Similarly, he might have provided a fuller account of the refugees’ lives and experiences apart from the church and linked his story to the more general accounts of the expellees written by secular historians. Ultimately, the absence of sound pastoral strategies can serve as only one ingredient in their exodus from an insular religious subculture. The refugees’ gradual economic assimilation during the years of the economic miracle, high patterns of geographic mobility, changes in the socio-cultural landscape were certainly equally important in accelerating their departure from the church. In relying almost exclusively on reports from church leaders, Hirschfeld might have let the voices of individual refugees themselves emerge. He might also have examined the impact of the refugees on the religious behaviour of their fellow-Catholics in Oldenburg. Did their presence weaken the religiosity of those non-refugees in local communities?

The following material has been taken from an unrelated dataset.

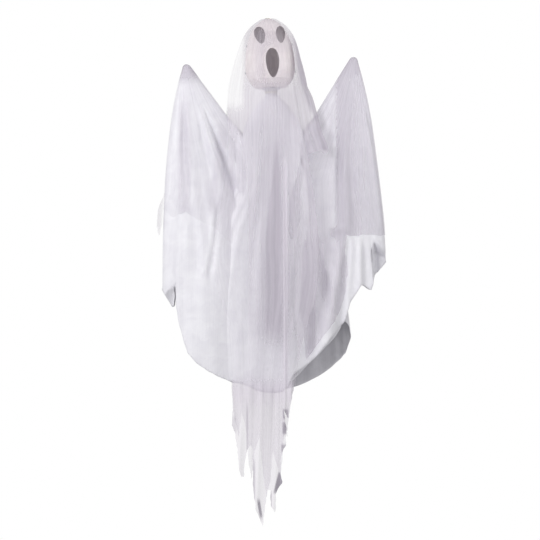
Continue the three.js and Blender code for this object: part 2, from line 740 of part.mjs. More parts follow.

One might also ask, finally, whether his findings in Oldenburg translate to other regions of Germany. Though the diocese of Münster has been the subject of fine historical studies from Wilhelm Damberg, Antonius Liedhegener and other members of the Arbeitskreis für Katholizismusforschung, Münster, the Oldenburg region has received comparatively little attention. It consists of Catholic enclaves in Vechta and Cloppenburg and diaspora regions in the North and elsewhere. As Hirschfeld himself notes, the refugees were treated differently by church authorities in other dioceses. But on the other hand, Hirschfeld masterfully succeeds in evoking the peculiarities of this particular region, one that has not received the attention that it deserves. As such, his study, though ultimately narrow, provides valuable insights into the religious transformations in the world of the German expellees in the Northwest of Germany.